==== Input

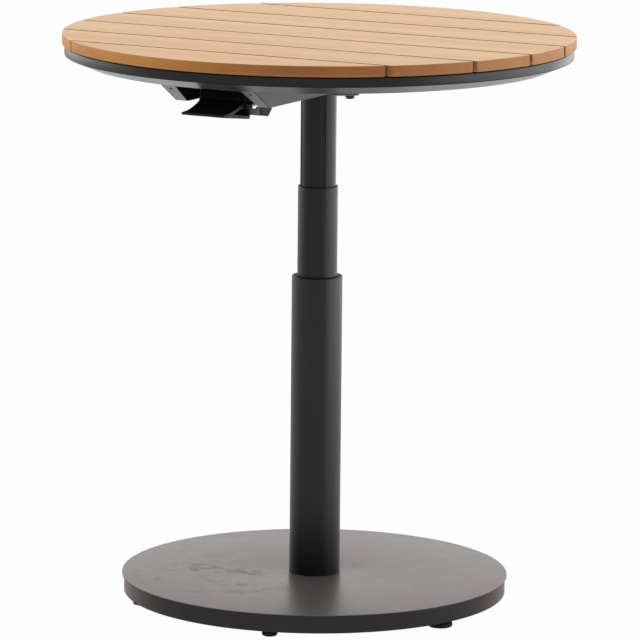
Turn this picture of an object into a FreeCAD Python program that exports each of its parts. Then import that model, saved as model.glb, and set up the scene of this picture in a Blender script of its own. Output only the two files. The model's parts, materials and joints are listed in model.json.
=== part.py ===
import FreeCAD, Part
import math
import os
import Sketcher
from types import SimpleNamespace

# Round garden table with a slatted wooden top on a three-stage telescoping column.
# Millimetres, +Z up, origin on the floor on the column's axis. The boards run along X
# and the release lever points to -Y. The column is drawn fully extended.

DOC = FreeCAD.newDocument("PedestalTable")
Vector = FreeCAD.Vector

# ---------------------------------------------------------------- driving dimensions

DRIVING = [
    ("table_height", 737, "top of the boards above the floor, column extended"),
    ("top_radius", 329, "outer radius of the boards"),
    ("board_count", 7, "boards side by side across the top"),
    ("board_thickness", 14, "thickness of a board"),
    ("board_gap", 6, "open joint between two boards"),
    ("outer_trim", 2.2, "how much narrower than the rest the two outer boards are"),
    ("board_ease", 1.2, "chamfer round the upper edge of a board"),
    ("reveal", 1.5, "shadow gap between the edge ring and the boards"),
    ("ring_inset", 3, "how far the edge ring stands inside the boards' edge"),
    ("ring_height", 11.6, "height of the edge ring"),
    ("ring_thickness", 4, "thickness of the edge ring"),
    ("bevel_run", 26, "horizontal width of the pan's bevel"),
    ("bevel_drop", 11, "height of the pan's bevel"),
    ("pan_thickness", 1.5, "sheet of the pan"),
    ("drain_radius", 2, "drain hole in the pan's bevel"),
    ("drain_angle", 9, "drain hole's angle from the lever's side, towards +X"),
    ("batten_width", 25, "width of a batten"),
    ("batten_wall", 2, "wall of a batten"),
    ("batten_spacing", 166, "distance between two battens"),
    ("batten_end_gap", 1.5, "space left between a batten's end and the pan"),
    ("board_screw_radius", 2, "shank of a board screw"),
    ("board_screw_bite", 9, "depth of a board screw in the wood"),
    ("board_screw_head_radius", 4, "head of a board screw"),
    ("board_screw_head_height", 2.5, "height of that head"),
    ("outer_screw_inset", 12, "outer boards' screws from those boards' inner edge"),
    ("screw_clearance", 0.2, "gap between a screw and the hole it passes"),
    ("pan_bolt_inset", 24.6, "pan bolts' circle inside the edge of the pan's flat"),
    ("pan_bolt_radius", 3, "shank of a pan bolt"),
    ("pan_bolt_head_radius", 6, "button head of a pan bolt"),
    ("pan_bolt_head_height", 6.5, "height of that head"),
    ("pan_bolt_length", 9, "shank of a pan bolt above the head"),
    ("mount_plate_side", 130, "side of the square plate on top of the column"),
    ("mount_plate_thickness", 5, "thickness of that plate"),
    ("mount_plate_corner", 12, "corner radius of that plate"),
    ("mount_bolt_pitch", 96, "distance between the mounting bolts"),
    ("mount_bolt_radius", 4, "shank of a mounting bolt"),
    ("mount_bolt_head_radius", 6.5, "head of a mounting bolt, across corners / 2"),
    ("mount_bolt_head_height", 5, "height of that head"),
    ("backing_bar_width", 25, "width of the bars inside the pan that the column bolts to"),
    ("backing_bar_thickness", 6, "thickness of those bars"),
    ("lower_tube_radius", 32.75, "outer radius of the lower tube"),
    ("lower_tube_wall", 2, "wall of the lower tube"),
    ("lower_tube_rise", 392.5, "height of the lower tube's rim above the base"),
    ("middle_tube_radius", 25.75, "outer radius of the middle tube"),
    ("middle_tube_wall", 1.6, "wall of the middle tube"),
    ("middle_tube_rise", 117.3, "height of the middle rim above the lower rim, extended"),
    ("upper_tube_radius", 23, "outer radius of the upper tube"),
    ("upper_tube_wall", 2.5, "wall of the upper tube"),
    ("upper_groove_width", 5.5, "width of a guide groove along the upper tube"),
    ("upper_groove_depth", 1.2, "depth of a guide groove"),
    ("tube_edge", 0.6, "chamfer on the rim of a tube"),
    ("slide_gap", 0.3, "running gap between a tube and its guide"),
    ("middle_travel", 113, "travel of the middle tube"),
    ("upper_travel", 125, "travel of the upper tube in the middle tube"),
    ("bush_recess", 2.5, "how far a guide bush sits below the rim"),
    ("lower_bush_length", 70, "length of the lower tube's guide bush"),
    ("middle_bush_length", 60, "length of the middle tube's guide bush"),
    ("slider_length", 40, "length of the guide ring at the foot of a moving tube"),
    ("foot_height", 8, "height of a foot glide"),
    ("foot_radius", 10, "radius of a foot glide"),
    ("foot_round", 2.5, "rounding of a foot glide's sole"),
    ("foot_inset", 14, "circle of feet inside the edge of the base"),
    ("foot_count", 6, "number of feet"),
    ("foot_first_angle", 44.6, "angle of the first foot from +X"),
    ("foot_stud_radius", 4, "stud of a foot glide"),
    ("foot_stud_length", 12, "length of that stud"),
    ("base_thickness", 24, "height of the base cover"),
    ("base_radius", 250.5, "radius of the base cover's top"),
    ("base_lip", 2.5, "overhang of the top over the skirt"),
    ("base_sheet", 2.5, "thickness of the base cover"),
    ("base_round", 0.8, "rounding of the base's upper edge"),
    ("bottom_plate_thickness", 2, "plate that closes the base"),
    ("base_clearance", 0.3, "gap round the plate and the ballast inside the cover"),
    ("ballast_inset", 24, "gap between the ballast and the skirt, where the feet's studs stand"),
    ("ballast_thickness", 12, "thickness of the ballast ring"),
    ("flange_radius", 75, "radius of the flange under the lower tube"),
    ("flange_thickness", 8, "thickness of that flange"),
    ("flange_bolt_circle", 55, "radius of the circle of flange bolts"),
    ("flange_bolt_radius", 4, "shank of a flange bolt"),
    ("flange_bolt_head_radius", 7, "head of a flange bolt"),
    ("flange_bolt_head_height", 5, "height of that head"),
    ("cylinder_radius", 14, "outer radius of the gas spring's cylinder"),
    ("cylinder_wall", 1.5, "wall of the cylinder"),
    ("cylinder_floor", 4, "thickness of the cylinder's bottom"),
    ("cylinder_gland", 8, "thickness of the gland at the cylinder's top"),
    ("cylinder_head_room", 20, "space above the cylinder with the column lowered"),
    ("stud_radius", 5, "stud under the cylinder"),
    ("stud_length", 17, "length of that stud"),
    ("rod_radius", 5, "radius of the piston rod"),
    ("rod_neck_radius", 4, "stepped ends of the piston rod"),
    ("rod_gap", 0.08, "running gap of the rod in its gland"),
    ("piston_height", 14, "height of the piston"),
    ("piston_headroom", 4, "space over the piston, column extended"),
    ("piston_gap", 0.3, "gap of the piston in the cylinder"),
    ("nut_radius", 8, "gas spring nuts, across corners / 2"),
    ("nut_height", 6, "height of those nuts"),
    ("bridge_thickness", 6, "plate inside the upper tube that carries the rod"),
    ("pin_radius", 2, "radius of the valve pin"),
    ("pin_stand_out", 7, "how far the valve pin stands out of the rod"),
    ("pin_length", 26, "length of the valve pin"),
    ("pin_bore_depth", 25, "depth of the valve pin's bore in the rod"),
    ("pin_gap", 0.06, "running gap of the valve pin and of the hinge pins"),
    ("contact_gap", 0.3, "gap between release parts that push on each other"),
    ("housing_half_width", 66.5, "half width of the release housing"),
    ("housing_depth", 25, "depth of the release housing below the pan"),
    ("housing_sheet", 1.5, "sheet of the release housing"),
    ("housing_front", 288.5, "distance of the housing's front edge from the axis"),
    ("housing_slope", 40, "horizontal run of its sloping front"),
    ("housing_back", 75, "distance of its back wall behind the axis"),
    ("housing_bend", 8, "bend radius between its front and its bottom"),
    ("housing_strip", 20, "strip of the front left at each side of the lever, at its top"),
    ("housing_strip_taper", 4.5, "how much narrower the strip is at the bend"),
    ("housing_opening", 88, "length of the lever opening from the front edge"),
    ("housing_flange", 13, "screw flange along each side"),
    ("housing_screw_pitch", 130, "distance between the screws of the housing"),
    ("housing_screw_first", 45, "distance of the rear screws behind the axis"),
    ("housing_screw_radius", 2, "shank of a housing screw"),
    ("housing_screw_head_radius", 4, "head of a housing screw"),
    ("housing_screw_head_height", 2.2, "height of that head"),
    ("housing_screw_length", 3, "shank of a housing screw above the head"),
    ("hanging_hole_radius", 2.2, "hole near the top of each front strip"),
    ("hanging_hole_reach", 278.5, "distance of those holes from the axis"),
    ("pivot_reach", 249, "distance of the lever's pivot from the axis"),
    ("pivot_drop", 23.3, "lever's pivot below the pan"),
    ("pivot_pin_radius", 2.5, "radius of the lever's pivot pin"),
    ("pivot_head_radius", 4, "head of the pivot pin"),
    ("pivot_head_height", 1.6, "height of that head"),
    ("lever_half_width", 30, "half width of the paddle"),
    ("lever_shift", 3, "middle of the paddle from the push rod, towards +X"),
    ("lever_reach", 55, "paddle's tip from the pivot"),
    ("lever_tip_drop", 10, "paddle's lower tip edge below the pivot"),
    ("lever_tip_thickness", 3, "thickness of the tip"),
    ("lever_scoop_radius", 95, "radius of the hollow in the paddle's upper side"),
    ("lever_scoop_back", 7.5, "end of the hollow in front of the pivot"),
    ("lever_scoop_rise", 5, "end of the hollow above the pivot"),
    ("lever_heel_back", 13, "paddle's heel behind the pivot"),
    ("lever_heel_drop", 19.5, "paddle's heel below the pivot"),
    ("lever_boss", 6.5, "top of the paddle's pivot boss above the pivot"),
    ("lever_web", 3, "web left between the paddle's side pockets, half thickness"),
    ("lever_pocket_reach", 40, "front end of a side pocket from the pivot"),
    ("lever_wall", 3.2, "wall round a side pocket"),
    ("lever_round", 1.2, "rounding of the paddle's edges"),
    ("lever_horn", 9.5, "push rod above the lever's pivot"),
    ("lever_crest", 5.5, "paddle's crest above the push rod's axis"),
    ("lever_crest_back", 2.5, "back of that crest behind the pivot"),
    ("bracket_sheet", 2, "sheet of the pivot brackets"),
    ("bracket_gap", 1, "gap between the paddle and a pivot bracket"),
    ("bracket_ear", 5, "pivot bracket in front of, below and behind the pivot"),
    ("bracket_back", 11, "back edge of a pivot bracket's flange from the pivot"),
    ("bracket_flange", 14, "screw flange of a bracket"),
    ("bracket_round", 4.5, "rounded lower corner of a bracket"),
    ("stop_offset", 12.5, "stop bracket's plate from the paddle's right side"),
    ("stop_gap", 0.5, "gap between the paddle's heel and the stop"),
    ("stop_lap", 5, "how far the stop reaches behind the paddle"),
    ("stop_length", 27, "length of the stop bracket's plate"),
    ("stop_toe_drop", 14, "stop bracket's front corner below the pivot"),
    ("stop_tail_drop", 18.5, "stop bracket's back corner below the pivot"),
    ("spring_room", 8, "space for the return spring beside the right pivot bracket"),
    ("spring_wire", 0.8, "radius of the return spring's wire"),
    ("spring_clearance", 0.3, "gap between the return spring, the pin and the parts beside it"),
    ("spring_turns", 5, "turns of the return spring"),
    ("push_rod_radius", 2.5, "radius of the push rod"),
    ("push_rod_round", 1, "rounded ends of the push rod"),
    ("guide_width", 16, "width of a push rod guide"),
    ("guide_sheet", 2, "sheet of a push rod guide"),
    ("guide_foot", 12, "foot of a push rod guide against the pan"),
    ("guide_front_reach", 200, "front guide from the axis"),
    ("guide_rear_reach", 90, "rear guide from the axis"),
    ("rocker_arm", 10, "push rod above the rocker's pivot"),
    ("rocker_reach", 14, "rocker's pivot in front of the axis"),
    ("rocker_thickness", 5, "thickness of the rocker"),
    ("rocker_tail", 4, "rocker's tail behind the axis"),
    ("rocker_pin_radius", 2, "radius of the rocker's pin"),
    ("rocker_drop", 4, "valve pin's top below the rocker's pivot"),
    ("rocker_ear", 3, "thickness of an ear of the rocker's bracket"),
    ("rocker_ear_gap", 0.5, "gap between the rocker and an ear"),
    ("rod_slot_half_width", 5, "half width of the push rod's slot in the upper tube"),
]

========
==== Input

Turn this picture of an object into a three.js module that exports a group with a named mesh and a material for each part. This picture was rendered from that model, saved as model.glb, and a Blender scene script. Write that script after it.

========
==== Input

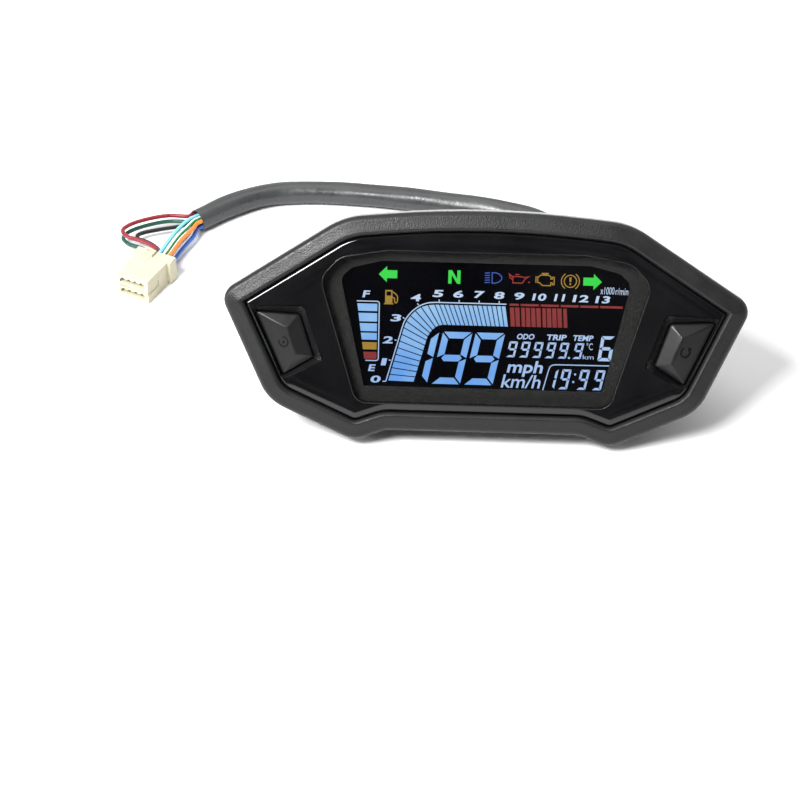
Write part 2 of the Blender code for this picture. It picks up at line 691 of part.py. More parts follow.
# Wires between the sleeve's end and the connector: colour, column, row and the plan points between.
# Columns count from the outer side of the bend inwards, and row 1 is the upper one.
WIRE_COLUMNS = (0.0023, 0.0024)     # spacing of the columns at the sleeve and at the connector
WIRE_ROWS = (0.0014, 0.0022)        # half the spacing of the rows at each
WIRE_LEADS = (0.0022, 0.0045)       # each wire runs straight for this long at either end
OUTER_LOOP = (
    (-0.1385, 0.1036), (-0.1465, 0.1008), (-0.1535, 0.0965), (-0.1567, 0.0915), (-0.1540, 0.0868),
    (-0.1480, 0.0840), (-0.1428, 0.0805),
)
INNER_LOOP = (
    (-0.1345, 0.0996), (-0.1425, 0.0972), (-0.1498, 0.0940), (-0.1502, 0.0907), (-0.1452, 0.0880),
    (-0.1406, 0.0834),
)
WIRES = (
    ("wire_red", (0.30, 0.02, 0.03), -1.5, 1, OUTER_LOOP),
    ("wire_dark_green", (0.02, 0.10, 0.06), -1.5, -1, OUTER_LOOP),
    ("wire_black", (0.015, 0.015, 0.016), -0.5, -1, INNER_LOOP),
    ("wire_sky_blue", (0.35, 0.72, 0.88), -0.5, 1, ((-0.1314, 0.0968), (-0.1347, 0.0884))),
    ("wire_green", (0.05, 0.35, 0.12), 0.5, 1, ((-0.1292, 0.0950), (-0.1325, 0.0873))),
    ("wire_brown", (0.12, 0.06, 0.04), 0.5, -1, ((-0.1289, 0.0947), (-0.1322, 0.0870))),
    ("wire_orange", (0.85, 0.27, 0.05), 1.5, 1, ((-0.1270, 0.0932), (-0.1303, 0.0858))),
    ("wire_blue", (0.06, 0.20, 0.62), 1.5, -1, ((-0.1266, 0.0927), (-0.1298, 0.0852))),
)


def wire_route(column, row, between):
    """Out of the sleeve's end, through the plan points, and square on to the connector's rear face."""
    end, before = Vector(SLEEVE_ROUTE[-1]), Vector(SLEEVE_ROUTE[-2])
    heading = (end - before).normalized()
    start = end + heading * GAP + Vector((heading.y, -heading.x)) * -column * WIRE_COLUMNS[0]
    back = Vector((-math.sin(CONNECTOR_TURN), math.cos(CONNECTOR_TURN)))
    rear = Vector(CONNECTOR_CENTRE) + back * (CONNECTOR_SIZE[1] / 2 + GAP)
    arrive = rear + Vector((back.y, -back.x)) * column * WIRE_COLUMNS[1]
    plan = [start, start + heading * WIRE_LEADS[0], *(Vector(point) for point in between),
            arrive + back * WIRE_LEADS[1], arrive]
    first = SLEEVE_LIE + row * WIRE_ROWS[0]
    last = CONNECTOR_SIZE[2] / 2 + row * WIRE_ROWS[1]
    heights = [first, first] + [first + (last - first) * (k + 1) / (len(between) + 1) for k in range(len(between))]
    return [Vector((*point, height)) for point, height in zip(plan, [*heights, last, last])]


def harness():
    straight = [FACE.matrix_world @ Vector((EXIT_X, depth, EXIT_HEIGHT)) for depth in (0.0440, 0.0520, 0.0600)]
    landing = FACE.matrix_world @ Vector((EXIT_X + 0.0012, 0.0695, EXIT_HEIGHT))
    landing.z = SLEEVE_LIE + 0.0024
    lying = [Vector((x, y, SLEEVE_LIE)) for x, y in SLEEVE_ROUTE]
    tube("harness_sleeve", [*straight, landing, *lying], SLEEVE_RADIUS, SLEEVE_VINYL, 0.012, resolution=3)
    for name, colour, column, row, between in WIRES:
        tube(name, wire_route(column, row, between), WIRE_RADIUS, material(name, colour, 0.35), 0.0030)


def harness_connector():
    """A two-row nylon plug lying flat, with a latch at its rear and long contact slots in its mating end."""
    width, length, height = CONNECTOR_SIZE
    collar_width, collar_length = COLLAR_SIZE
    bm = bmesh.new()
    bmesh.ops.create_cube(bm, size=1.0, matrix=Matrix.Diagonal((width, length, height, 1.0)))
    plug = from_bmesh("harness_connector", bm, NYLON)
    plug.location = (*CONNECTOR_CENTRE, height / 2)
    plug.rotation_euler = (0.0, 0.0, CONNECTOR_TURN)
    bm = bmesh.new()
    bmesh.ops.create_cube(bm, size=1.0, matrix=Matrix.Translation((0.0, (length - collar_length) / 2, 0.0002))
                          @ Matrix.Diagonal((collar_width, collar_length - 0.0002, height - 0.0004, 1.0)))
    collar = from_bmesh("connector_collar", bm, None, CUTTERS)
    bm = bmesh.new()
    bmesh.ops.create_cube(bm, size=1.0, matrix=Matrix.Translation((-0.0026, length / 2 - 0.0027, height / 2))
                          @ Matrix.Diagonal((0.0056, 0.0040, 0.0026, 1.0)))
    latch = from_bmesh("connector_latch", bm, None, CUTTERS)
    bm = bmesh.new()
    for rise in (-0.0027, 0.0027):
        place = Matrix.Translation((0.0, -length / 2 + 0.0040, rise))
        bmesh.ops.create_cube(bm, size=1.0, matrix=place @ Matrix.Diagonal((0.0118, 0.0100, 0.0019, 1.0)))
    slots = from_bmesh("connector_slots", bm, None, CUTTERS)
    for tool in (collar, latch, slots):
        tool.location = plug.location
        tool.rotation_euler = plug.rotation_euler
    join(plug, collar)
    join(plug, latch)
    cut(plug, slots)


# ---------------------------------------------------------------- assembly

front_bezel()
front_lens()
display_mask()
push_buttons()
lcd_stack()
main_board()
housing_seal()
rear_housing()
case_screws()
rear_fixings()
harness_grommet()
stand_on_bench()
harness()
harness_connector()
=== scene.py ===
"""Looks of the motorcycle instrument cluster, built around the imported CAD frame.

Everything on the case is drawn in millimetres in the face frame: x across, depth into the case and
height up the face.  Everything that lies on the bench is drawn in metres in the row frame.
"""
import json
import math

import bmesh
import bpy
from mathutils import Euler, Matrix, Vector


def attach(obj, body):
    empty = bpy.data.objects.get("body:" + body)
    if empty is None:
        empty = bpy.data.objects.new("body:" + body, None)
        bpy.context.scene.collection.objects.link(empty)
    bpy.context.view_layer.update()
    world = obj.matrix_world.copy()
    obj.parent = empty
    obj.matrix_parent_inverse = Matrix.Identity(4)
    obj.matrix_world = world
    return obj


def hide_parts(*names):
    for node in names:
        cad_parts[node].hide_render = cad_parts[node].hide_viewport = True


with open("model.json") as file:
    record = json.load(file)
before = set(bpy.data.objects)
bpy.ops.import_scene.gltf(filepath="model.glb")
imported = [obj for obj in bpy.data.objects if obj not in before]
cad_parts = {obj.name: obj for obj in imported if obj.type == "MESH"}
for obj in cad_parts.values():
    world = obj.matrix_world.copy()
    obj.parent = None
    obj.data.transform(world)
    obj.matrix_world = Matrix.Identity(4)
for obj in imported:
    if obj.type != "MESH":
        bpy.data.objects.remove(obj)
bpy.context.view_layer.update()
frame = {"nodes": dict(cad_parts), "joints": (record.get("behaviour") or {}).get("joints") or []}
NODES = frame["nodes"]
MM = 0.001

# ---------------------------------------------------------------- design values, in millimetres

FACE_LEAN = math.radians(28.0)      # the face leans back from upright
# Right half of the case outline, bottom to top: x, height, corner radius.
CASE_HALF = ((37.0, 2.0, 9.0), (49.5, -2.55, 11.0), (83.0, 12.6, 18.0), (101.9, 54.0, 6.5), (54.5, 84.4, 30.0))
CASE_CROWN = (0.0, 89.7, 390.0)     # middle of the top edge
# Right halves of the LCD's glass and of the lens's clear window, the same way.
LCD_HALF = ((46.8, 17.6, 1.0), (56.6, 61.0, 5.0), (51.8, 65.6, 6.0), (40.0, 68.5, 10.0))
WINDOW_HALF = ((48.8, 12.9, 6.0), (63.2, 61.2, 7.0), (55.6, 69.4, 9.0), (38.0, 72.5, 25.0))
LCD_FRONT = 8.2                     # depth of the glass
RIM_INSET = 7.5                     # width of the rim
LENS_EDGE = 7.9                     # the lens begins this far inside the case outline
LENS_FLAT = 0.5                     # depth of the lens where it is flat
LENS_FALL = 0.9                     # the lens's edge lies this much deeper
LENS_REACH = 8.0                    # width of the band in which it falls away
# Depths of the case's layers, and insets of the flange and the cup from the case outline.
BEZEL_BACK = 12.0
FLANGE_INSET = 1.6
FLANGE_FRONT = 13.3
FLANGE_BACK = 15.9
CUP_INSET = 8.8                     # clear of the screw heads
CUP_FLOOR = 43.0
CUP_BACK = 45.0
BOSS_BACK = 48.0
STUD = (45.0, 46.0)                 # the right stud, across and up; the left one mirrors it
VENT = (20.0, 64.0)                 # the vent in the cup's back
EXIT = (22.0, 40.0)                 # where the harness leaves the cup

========

• [Requirement] Reproduce the lines exactly, taking as the first line the one with "front_bezel()" and as the last line the one with "values, in millimetres", and include nothing else.

• [Result of the task]
front_bezel()
front_lens()
display_mask()
push_buttons()
lcd_stack()
main_board()
housing_seal()
rear_housing()
case_screws()
rear_fixings()
harness_grommet()
stand_on_bench()
harness()
harness_connector()
=== scene.py ===
"""Looks of the motorcycle instrument cluster, built around the imported CAD frame.

Everything on the case is drawn in millimetres in the face frame: x across, depth into the case and
height up the face.  Everything that lies on the bench is drawn in metres in the row frame.
"""
import json
import math

import bmesh
import bpy
from mathutils import Euler, Matrix, Vector


def attach(obj, body):
    empty = bpy.data.objects.get("body:" + body)
    if empty is None:
        empty = bpy.data.objects.new("body:" + body, None)
        bpy.context.scene.collection.objects.link(empty)
    bpy.context.view_layer.update()
    world = obj.matrix_world.copy()
    obj.parent = empty
    obj.matrix_parent_inverse = Matrix.Identity(4)
    obj.matrix_world = world
    return obj


def hide_parts(*names):
    for node in names:
        cad_parts[node].hide_render = cad_parts[node].hide_viewport = True


with open("model.json") as file:
    record = json.load(file)
before = set(bpy.data.objects)
bpy.ops.import_scene.gltf(filepath="model.glb")
imported = [obj for obj in bpy.data.objects if obj not in before]
cad_parts = {obj.name: obj for obj in imported if obj.type == "MESH"}
for obj in cad_parts.values():
    world = obj.matrix_world.copy()
    obj.parent = None
    obj.data.transform(world)
    obj.matrix_world = Matrix.Identity(4)
for obj in imported:
    if obj.type != "MESH":
        bpy.data.objects.remove(obj)
bpy.context.view_layer.update()
frame = {"nodes": dict(cad_parts), "joints": (record.get("behaviour") or {}).get("joints") or []}
NODES = frame["nodes"]
MM = 0.001

# ---------------------------------------------------------------- design values, in millimetres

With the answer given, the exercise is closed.